-- start of Data shown --
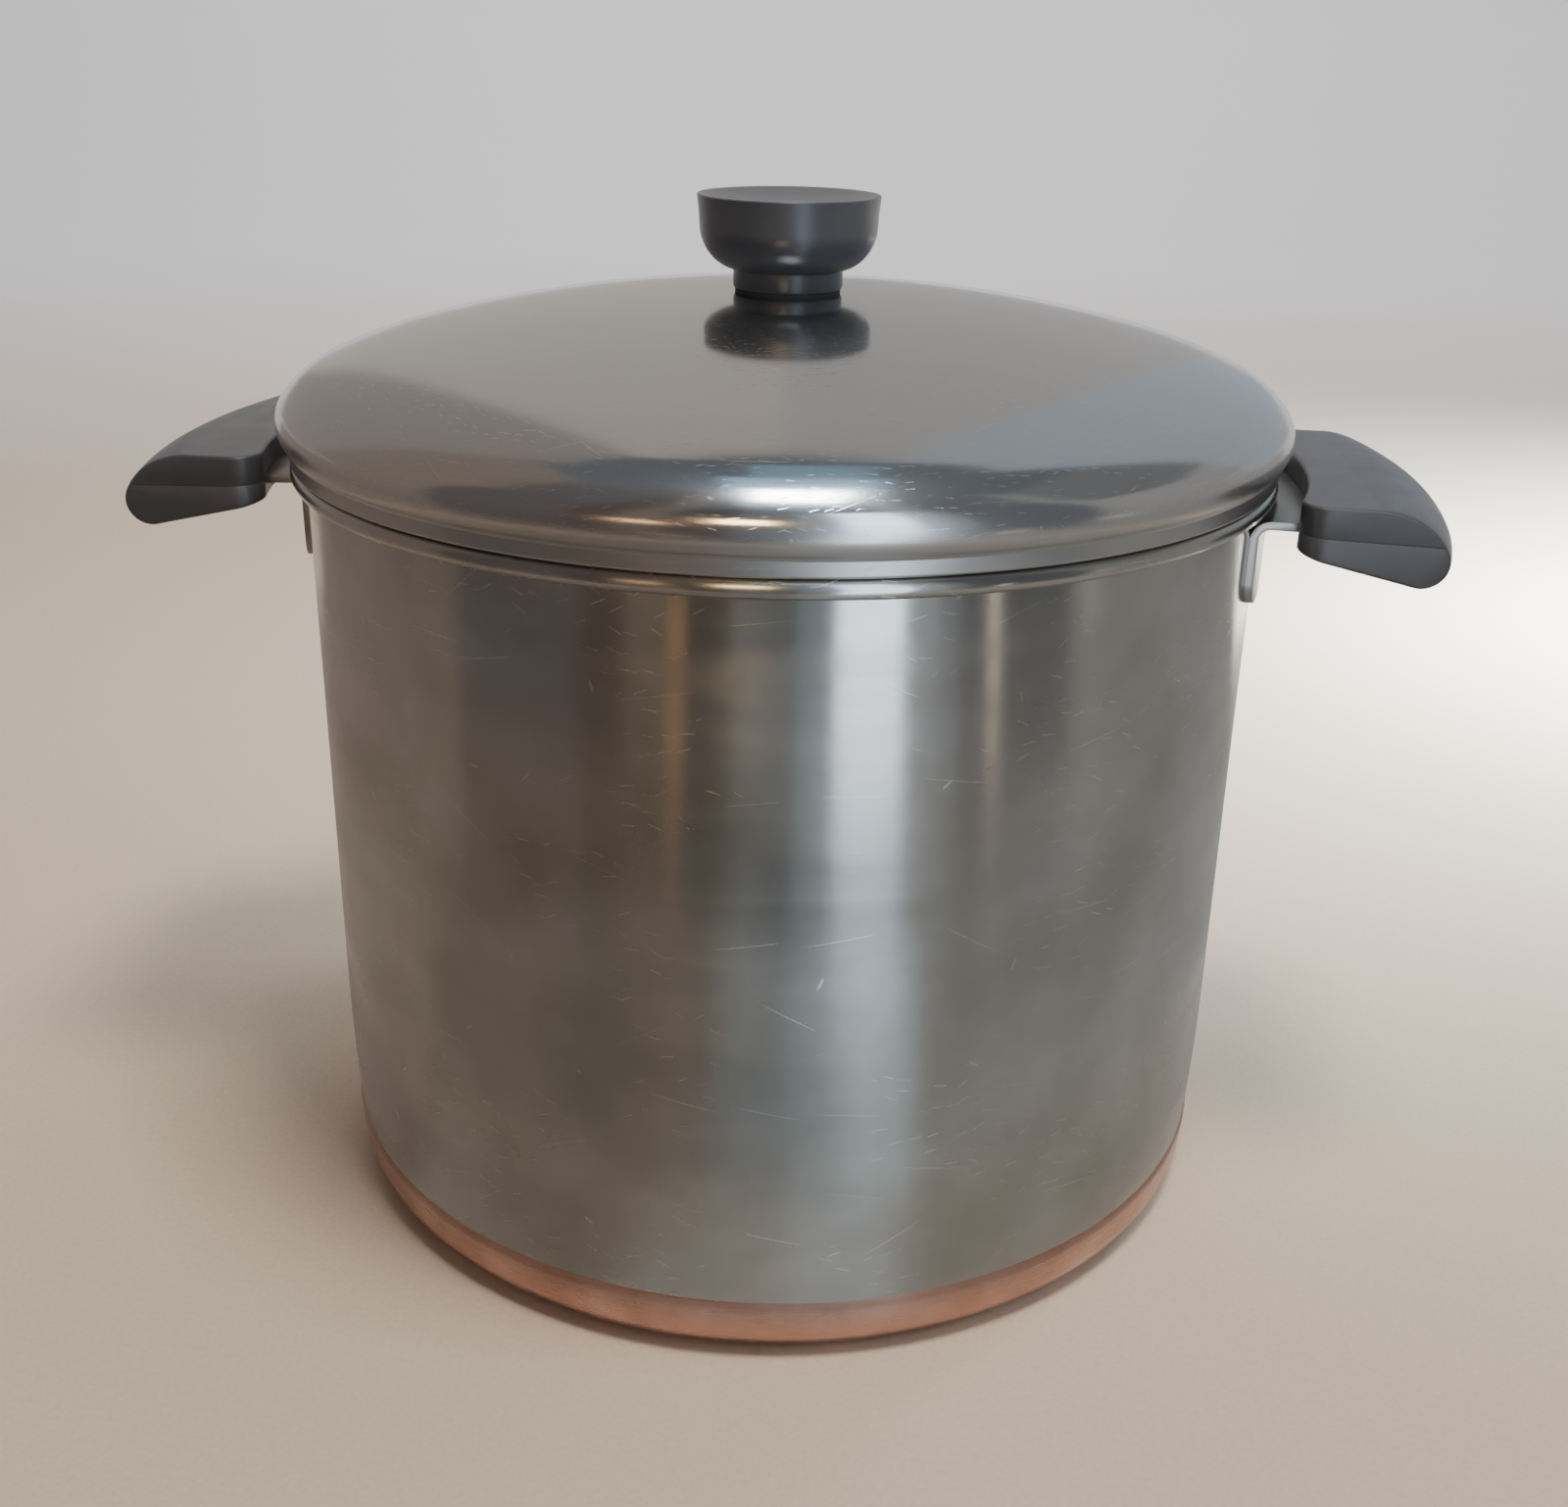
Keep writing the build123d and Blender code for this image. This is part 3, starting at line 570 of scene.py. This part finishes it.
cup_foot = knob_foot + knob_neck_height
bevel_top = knob_foot + knob_foot_bevel
bush_roof = bevel_top + knob_bush_length
dish_floor = knob_top - dish_depth
knob_wall = []
for centre, radius, start, sweep in smooth_arcs((knob_neck_radius, cup_foot), cup_start, cup_stops):
    knob_wall += bow(centre, radius, start, sweep)[1:]
dish_arc = smooth_arcs((dish_button_radius, dish_floor), 0.0, [(knob_radius - dish_land, knob_top)])[0]
knob_section = (
    [(0, bush_roof), (knob_bush_radius, bush_roof), (knob_bush_radius, knob_foot)]
    + [(knob_neck_radius - knob_edge, knob_foot), (knob_neck_radius, bevel_top)]
    + [(knob_neck_radius, cup_foot)]
    + knob_wall
    + [(knob_radius - knob_edge, knob_top)]
    + bow(*dish_arc, step=1.5)[::-1]
    + [(dish_button_radius - knob_edge, dish_floor + dish_button_height)]
    + [(0, dish_floor + dish_button_height)]
)
turned_piece("knob_moulding", knob_section, knob_finish, "lid", "lid_knob",
             steps=192, crease=24.0)

# ---- grips and brackets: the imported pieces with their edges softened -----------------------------
def softened_piece(node, width, finish, body):
    """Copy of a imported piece, merged, with fine rounded edges, in place of that node."""
    # faces this near to one plane are joined, edges over the second angle rounded, over the third sharp
    flat_within, edged_over, sharp_over = (math.radians(angle) for angle in (0.6, 42.0, 50.0))
    mesh = nodes[node].data.copy()
    work = bmesh.new()
    work.from_mesh(mesh)
    bmesh.ops.remove_doubles(work, verts=work.verts, dist=weld_gap * MM)
    bmesh.ops.dissolve_limit(work, angle_limit=flat_within, verts=work.verts, edges=work.edges)
    work.to_mesh(mesh)
    work.free()
    mesh.name = node + "_soft"
    mesh.materials.clear()
    mesh.materials.append(finish)
    mesh.shade_smooth()
    piece = bpy.data.objects.new(mesh.name, mesh)
    bpy.context.collection.objects.link(piece)
    edging = piece.modifiers.new("edging", "BEVEL")
    edging.width = width * MM
    edging.segments = 2
    edging.limit_method = "ANGLE"
    edging.angle_limit = edged_over
    freeze(piece)
    piece.data.set_sharp_from_angle(angle=sharp_over)
    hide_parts(node)
    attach(piece, body)


for side in ("left", "right"):
    softened_piece(side + "_grip_upper", grip_edge, grip_finish, "kettle")
    softened_piece(side + "_grip_lower", grip_edge, grip_finish, "kettle")
    softened_piece(side + "_bracket", bracket_edge, bracket_finish, "kettle")

# ---- finishes of the small pieces that keep their own solids -------------------------------------
kept_finishes = {
    "grip_screw": screw_finish, "grip_bush": brass_finish, "knob_screw": screw_finish,
    "knob_insert": brass_finish, "knob_washer": rubber_finish,
}
for name, piece in nodes.items():
    for word, finish in kept_finishes.items():
        if word in name:
            piece.data.materials.clear()
            piece.data.materials.append(finish)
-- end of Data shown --
» **Exercise description**
Return what is listed above, exactly and completely.

» **Written reply**
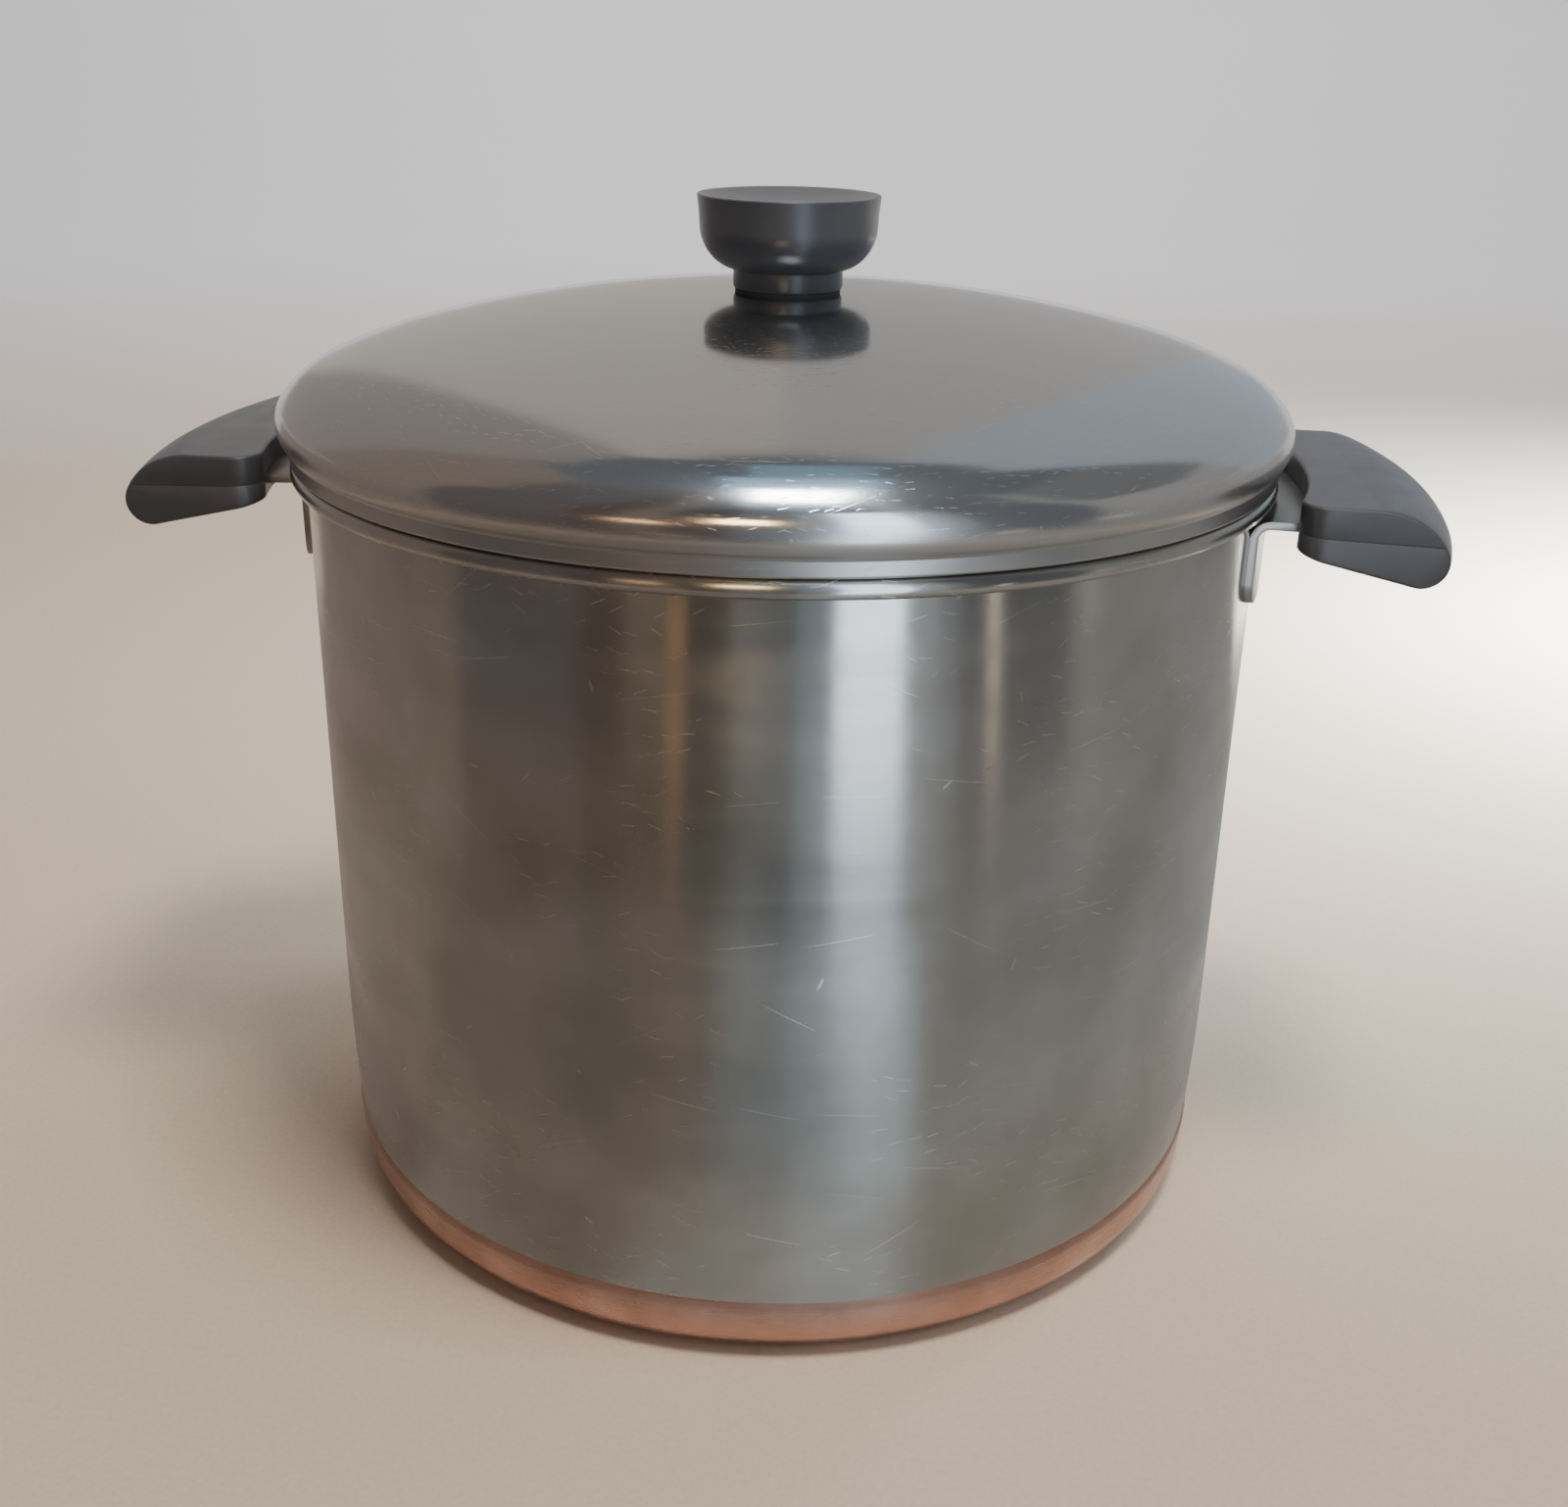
Keep writing the build123d and Blender code for this image. This is part 3, starting at line 570 of scene.py. This part finishes it.
cup_foot = knob_foot + knob_neck_height
bevel_top = knob_foot + knob_foot_bevel
bush_roof = bevel_top + knob_bush_length
dish_floor = knob_top - dish_depth
knob_wall = []
for centre, radius, start, sweep in smooth_arcs((knob_neck_radius, cup_foot), cup_start, cup_stops):
    knob_wall += bow(centre, radius, start, sweep)[1:]
dish_arc = smooth_arcs((dish_button_radius, dish_floor), 0.0, [(knob_radius - dish_land, knob_top)])[0]
knob_section = (
    [(0, bush_roof), (knob_bush_radius, bush_roof), (knob_bush_radius, knob_foot)]
    + [(knob_neck_radius - knob_edge, knob_foot), (knob_neck_radius, bevel_top)]
    + [(knob_neck_radius, cup_foot)]
    + knob_wall
    + [(knob_radius - knob_edge, knob_top)]
    + bow(*dish_arc, step=1.5)[::-1]
    + [(dish_button_radius - knob_edge, dish_floor + dish_button_height)]
    + [(0, dish_floor + dish_button_height)]
)
turned_piece("knob_moulding", knob_section, knob_finish, "lid", "lid_knob",
             steps=192, crease=24.0)

# ---- grips and brackets: the imported pieces with their edges softened -----------------------------
def softened_piece(node, width, finish, body):
    """Copy of a imported piece, merged, with fine rounded edges, in place of that node."""
    # faces this near to one plane are joined, edges over the second angle rounded, over the third sharp
    flat_within, edged_over, sharp_over = (math.radians(angle) for angle in (0.6, 42.0, 50.0))
    mesh = nodes[node].data.copy()
    work = bmesh.new()
    work.from_mesh(mesh)
    bmesh.ops.remove_doubles(work, verts=work.verts, dist=weld_gap * MM)
    bmesh.ops.dissolve_limit(work, angle_limit=flat_within, verts=work.verts, edges=work.edges)
    work.to_mesh(mesh)
    work.free()
    mesh.name = node + "_soft"
    mesh.materials.clear()
    mesh.materials.append(finish)
    mesh.shade_smooth()
    piece = bpy.data.objects.new(mesh.name, mesh)
    bpy.context.collection.objects.link(piece)
    edging = piece.modifiers.new("edging", "BEVEL")
    edging.width = width * MM
    edging.segments = 2
    edging.limit_method = "ANGLE"
    edging.angle_limit = edged_over
    freeze(piece)
    piece.data.set_sharp_from_angle(angle=sharp_over)
    hide_parts(node)
    attach(piece, body)


for side in ("left", "right"):
    softened_piece(side + "_grip_upper", grip_edge, grip_finish, "kettle")
    softened_piece(side + "_grip_lower", grip_edge, grip_finish, "kettle")
    softened_piece(side + "_bracket", bracket_edge, bracket_finish, "kettle")

# ---- finishes of the small pieces that keep their own solids -------------------------------------
kept_finishes = {
    "grip_screw": screw_finish, "grip_bush": brass_finish, "knob_screw": screw_finish,
    "knob_insert": brass_finish, "knob_washer": rubber_finish,
}
for name, piece in nodes.items():
    for word, finish in kept_finishes.items():
        if word in name:
            piece.data.materials.clear()
            piece.data.materials.append(finish)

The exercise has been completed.